The next morning, senior police officials paid us a visit, and after three hours of negotiations told us to stay in the hotel and invite in the people we wanted to interview.
Although we were told we were being confined to the hotel for our safety, a local journalist said authorities do not want reporters to snoop around in an area where local ire is rising because of how the Chinese investments are affecting local lives.
One of the chief complaints of local residents is over how they regularly face humiliation and harassment in the name of security. A part of Gwadar's impoverished fishing community has already been ordered to give up their land near the harbor and move to a new settlement, which has wreaked havoc on their livelihoods.
Multiple law enforcement agencies keep adding new security measures for Gwadar's estimated 100,000 residents.
To keep the increasing number of visiting Chinese "Very Important Persons" safe, local are often expect to follow security measures that are akin to a curfew. They are ordered stay away from routes VIPs are likely to frequent. Fishermen going to the sea are advised to arrive early and avoid bringing plastic bags, which carry their nets. Stringent searches turn their daily lives into regimented routines.
Saleh Muhammad, who requested his name be changed amid worries over reprisals from officials, says they feel the security forces are micromanaging their lives.

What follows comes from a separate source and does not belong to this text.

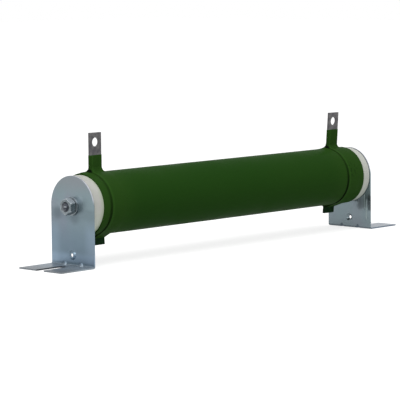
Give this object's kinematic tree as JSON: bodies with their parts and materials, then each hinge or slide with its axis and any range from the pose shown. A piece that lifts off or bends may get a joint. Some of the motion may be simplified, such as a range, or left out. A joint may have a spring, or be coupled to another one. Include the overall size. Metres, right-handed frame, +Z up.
{
  "type": "braking resistor",
  "caption": "Tubular wirewound braking resistor: green enamelled ceramic tube with raised terminal lugs, clamped by a tie rod between slotted steel foot brackets.",
  "frame": {"origin": "on the mounting surface, below the middle of the tube", "axes": "+X along the tube, +Z up from the mounting surface, terminal lugs towards +Z"},
  "size_m": [0.448, 0.0552, 0.1135],
  "materials": {
    "white_ceramic": "fired steatite, unglazed, matt white",
    "resistance_wire": "dull resistance alloy",
    "green_enamel": "dark green cement enamel, satin, slightly uneven",
    "terminal_steel": "bare grey steel, painted green up to part of the lug",
    "mica": "pressed mica sheet",
    "zinc_plated_steel": "bright zinc plating with a bluish passivation"
  },
  "bodies": {
    "root": {"ceramic_core": "white_ceramic", "resistance_winding": "resistance_wire", "enamel_coating": "green_enamel", "terminal_band_left": "terminal_steel", "terminal_band_right": "terminal_steel", "end_bush_left": "white_ceramic", "end_bush_right": "white_ceramic", "mica_washer_left": "mica", "mica_washer_right": "mica", "bracket_left": "zinc_plated_steel", "bracket_right": "zinc_plated_steel", "tie_rod": "zinc_plated_steel", "flat_washer_left": "zinc_plated_steel", "flat_washer_right": "zinc_plated_steel", "hex_nut_left": "zinc_plated_steel", "hex_nut_right": "zinc_plated_steel"}
  },
  "joints": []
}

"We are advised every day where to fish and for how long," he said. "On our way to the sea, we are humiliated [at checkpoints] on the roads, while once at sea we are harassed by the Navy."
Fishing is the only source of livelihood for thousands of families in Gwadar, but the fishermen say that is now being taken away by regulations and fines that makes profits impossible.
"We have been fishing for generations, since Gwadar was part of Oman [till 1958], but now we can't continue this profession because of the security measures at sea and on land," Saleh said.
"The situation is even worse at sea, where every day the Navy accuses us of breaching the no-go areas and we have to pay fines, which feel more like extortion," complained Sageer Murad, another fisherman.
Like Saleh, Sageer requested his real name be withheld. He says they feel very restricted in waters that were once open to them.
"Now we have to pay a large sum for even docking our small wooden boats in the jetty," he said. "Some fishermen have lost their boats because of these regulations. High tides can smash them into the shores."
Locals complain that the overbearing police and military deployment everywhere are doing more harm than good and causing inconvenience to poor fishermen.
Security is stepped up further whenever a Chinese delegation or Pakistani dignitary visits the city. Locals typically are under a virtual standstill. All local cars are barred from the main streets in the town, and locals are stopped every few hundred meters and have to endure frequent frisks and questioning to the extent that traffic comes to a standstill.
Gwadar's fishermen and politicians have approached local authorities repeatedly to complain that they are being harassed in the name of security.
Officials, however, say they take these complaints with a pinch of salt. The measures are aimed at protecting Gwadar's residents from Baluch separatists, they maintain, who attacked Chinese workers and fired rockets on Gwadar's five-star hotel built on a hill overlooking the Arabian Sea. Almost all of Gwadar's residents are Baluch. They have mostly voted for Baluch nationalist political parties.
Under a new government plan dubbed "Gwadar Safe City," life for Gwadar fishermen is expected to become even more regulated. Balochistan's provincial administration and federal authorities in Islamabad are backing the Pakistani Army to take charge of Gwadar's security.
Under the leadership of a senior military officer, Islamabad will spend nearly $100 million to install state-of-the-art security cameras and communications networks. All of Gwadar's residents will be issued new identity cards. The Pakistani Navy will boost its sea patrols around the harbor, and special units will be raised to protect the Chinese workers in the city.
Muhammed Jafar, Gwadar's top police officer, says the measures are already producing results. "Thanks to the sacrifices made by the security forces to bring peace to Gwadar, violent attacks have reduced drastically," he said.
Kiyya Baloch is a freelance journalist who reports the insurgency, militancy and sectarian violence in Balochistan.